I enjoy the chance to get to do research, however I do not enjoy the fact that COVID is stopping me from doing the research that I want to do. In terms of the diagnostic job before my PhD, I enjoyed helping people and got on really well with my colleagues. However, I have a very research based soul so I found the rigid nature of the work very difficult. In addition to my PhD I am working at the asymptomatic COVID centres on a part-time basis. I enjoy the new experience and having a patient interactions, most of which are with student across the university, it’s great to have the opportunity to get people tested in order for them to access the university campus.

Have there been any advances in clinical microbiology that you are looking forward to see?

A lot of my research has been done, just not in Northern Ireland. There is extensive research available on ticks, their population, their pathogens for England, Scotland, Wales and even the Republic of Ireland. However, for Northern Ireland, it seems to be an area of research that is neglected.
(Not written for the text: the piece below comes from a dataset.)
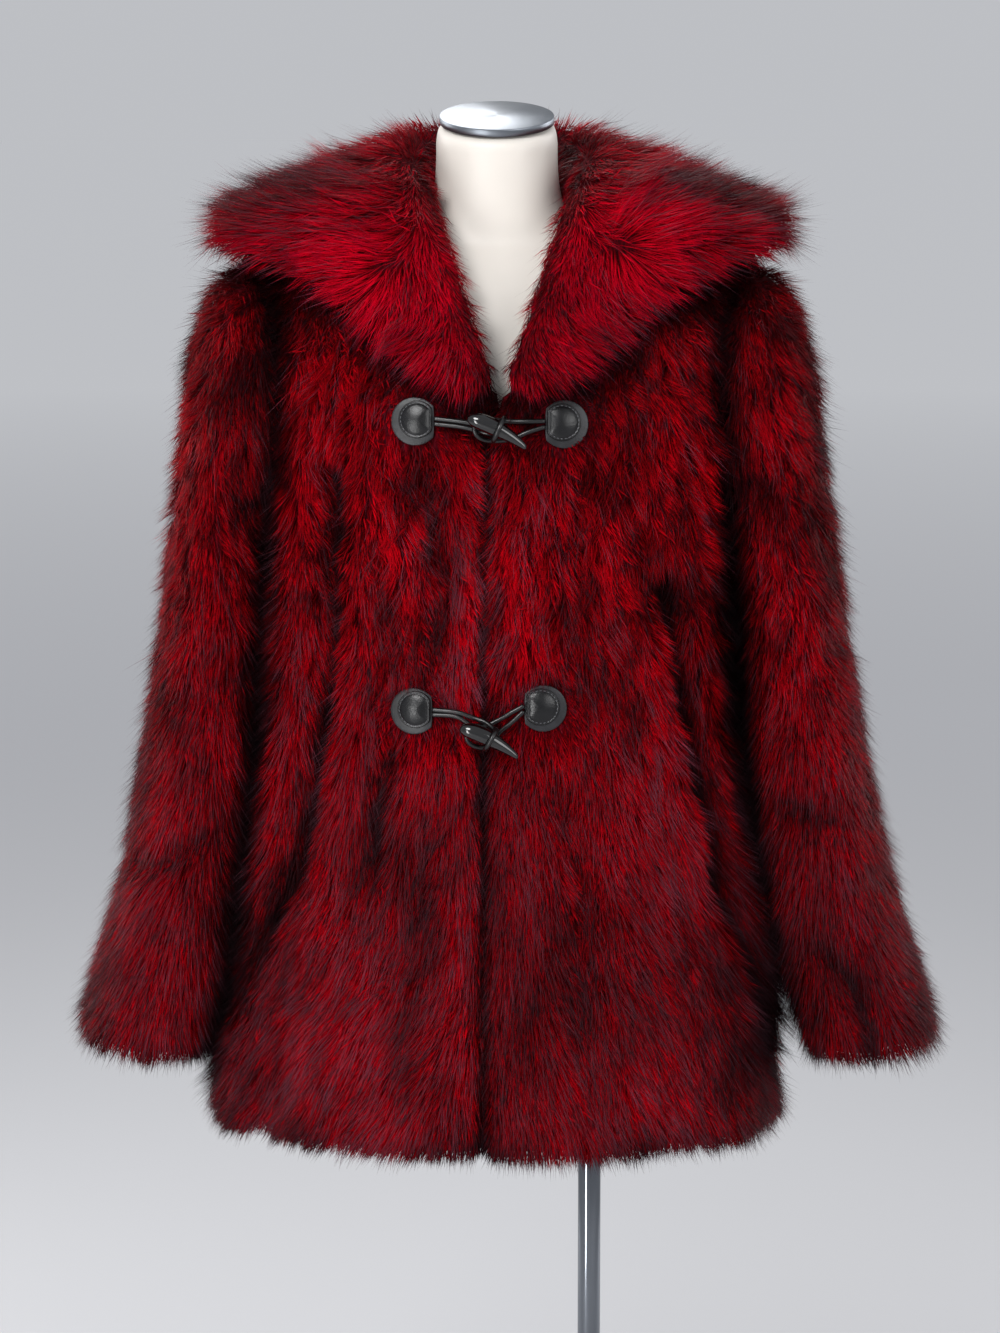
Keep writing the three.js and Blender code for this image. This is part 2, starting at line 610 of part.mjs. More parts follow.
for (const place of PATCHES) {
  add("patch_" + place.name, geometryOf(patch(place, PATCH.radius, PATCH.thick, PATCH.seat, 0.3)), leather);
  const top = patch(place, PATCH_TOP.radius, PATCH_TOP.thick, PATCH.seat + PATCH_TOP.rise, 0.6);
  add("patch_top_" + place.name, geometryOf(top), leather);
}
TOGGLES.forEach((toggle, i) => {
  add("toggle_" + toggle.name, geometryOf(horn(toggle)), hornGloss);
  add("toggle_cord_" + toggle.name, toggleCord(toggle, PATCHES[2 * i]), cordBlack);
  add("loop_cord_" + toggle.name, loopCord(toggle, PATCHES[2 * i + 1]), cordBlack);
});

add("form_torso", geometryOf(formSolid()), formShell);
const capSeat = [NECK_X, NECK_TOP.y - GAP * Math.sin(CAP_TILT), NECK_TOP.z + GAP * Math.cos(CAP_TILT)];
add("form_neck_cap", neckCap(), brushedSteel, capSeat, CAP_TILT);
add("form_flange", flange(), chrome, [POLE.x, POLE.y, FORM_BOTTOM_Z - FLANGE.thick - GAP]);
add("stand_pole", pole(), chrome, [POLE.x, POLE.y, BASE.thick + GAP]);
add("stand_boss", baseBoss(), chrome, [POLE.x, POLE.y, BASE.thick + GAP]);
add("stand_base", basePlate(), chrome);

export default jacket;
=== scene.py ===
# %% [markdown]
# # A faux fur jacket on a dress form
#
# This lesson finishes a long-pile faux fur jacket with a wide sailor collar. The jacket closes with two horn
# toggles, and hangs on a limbless dress form. Its construction is already there: a frame of plain solids, one
# for each piece that a maker would cut. Each step below gives one of those pieces its real surface.
#
# Everything is in metres. The front of the jacket faces -Y, and +X is the wearer's left.

import math
from types import SimpleNamespace

import bmesh
import bpy
import numpy as np
from mathutils import Matrix, Vector, kdtree, noise


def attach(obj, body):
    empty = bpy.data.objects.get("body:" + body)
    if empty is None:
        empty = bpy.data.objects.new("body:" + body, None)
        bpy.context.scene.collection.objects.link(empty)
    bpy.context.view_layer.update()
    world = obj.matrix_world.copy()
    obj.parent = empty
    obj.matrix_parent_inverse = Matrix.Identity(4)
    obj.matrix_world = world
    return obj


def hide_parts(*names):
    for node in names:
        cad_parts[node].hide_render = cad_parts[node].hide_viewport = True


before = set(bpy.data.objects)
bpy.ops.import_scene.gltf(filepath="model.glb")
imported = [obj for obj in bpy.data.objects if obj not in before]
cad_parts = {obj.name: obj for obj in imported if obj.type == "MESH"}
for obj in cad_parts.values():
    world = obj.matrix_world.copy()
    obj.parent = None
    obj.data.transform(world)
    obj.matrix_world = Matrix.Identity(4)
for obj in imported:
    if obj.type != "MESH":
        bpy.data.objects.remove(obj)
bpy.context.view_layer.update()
BODY = "root"
print("pieces in the frame:", len(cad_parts))

# %% [markdown]
# ## The camera, the floor and the lights
#
# The picture looks slightly down on the jacket, from the height of a standing person. A long lens keeps the
# hem and the collar in one scale, so the camera stands more than three metres away.
#
# Fur needs soft light: one small lamp would turn every hair into a hard black line. A big key light stands
# high in front, with a weaker fill to the right, and a low strip to the left wakes the chrome. One lamp above
# and two tall strips behind lift the edge of the pile.

# %% Camera
AIM = Vector((0, 0, 0.97366))
CAMERA_AWAY = 3.2
CAMERA_UP = math.radians(9)

camera = bpy.data.objects.new("camera", bpy.data.cameras.new("camera"))
camera.data.lens = 105.4
camera.data.sensor_width = 36
toward = Vector((0, -math.cos(CAMERA_UP), math.sin(CAMERA_UP)))
camera.location = AIM + CAMERA_AWAY * toward
camera.rotation_euler = toward.to_track_quat("Z", "Y").to_euler()
bpy.context.scene.collection.objects.link(camera)
bpy.context.scene.camera = camera
print("camera height", round(camera.location.z, 3))


# %% Lights and world
def soft_light(name, place, wide, tall, watts):
    """An upright rectangular area light that faces the jacket's chest."""
    lamp = bpy.data.lights.new(name, "AREA")
    lamp.shape = "RECTANGLE"
    lamp.size = wide
    lamp.size_y = tall
    lamp.energy = watts
    holder = bpy.data.objects.new(name, lamp)
    holder.location = place
    holder.rotation_euler = (Vector(place) - Vector((0, 0, 1.0))).to_track_quat("Z", "Y").to_euler()
    bpy.context.scene.collection.objects.link(holder)


soft_light("key", (-1.3, -2.6, 3.1), 1.4, 1.4, 92)
soft_light("fill", (2.2, -2.5, 1.9), 1.6, 1.6, 34)
soft_light("low_strip", (-1.15, -1.85, 0.66), 0.4, 1.3, 20)
soft_light("top_back", (-0.5, 2.3, 3.3), 1.2, 1.2, 34)
soft_light("edge_left", (-1.9, 1.0, 1.35), 0.5, 2.2, 32)
soft_light("edge_right", (1.9, 1.0, 1.35), 0.5, 2.2, 32)

world = bpy.data.worlds.new("studio")
world.use_nodes = True
world.node_tree.nodes["Background"].inputs["Color"].default_value = (0.93, 0.95, 1.0, 1)
world.node_tree.nodes["Background"].inputs["Strength"].default_value = 0.55
bpy.context.scene.world = world
bpy.context.scene.view_settings.view_transform = "Standard"

# %% [markdown]
# ## Helpers for materials
#
# Colours are written as the hex values that a painter would pick from a screen, and one function turns them
# to the linear values that shaders use. A second function adds a node, sets it and links it in one line.


# %% Helpers for materials
def colour(code):
    """A hex colour, such as 'c00018', as linear red, green, blue and alpha."""
    parts = [int(code[i : i + 2], 16) / 255 for i in (0, 2, 4)]
    linear = [p / 12.92 if p <= 0.04045 else ((p + 0.055) / 1.055) ** 2.4 for p in parts]
    return (*linear, 1.0)


def node(tree, kind, settings=None, **inputs):
    """Adds a node, with its own settings. Its inputs are values or sockets, by name or by number: _0 is the
    first input, and Custom__Normal is the one called Custom Normal."""
    made = tree.nodes.new(kind)
    for key, value in (settings or {}).items():
        setattr(made, key, value)
    for key, value in inputs.items():
        socket = made.inputs[int(key[1:]) if key[0] == "_" else key.replace("__", " ")]
        if isinstance(value, bpy.types.NodeSocket):
            tree.links.new(value, socket)
        else:
            socket.default_value = value
    return made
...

There are even some GPs that were not aware that ticks are in Northern Ireland and therefore, are not aware of the diseases that they can possibly be passing on – for example, Lyme disease is one of the biggest tickborne pathogen in the northern hemisphere and the fact that a lot of these doctors possibly are not looking for it is very concerning. In the early-stages of Lyme disease individuals would typically develop distinctive signs of bullseye rash, formally known as erythema migrans. Early-stage symptoms include fever, chills, fatigue and headache whilst symptoms like numbness in hands and legs, arthritis and short term memory loss can be observed at the later stages of Lyme disease. My work has slightly more of an animal slant to it as I am specifically looking at the tickborne pathogens that affect animals. There is evidence that shows dogs are developing Lyme disease, in addition my research has looked at the pathogens that effect cattle. A lot of my work now is very molecular based, whereas before I was more involved in bacterial observations which was great so I am looking forward to continuing laboratory work.

If you did not pursue a career in clinical microbiology research, what would you see yourself doing instead?

If I had stayed in diagnostics I would have liked to have worked my way up to a training officer role as I really enjoy training people.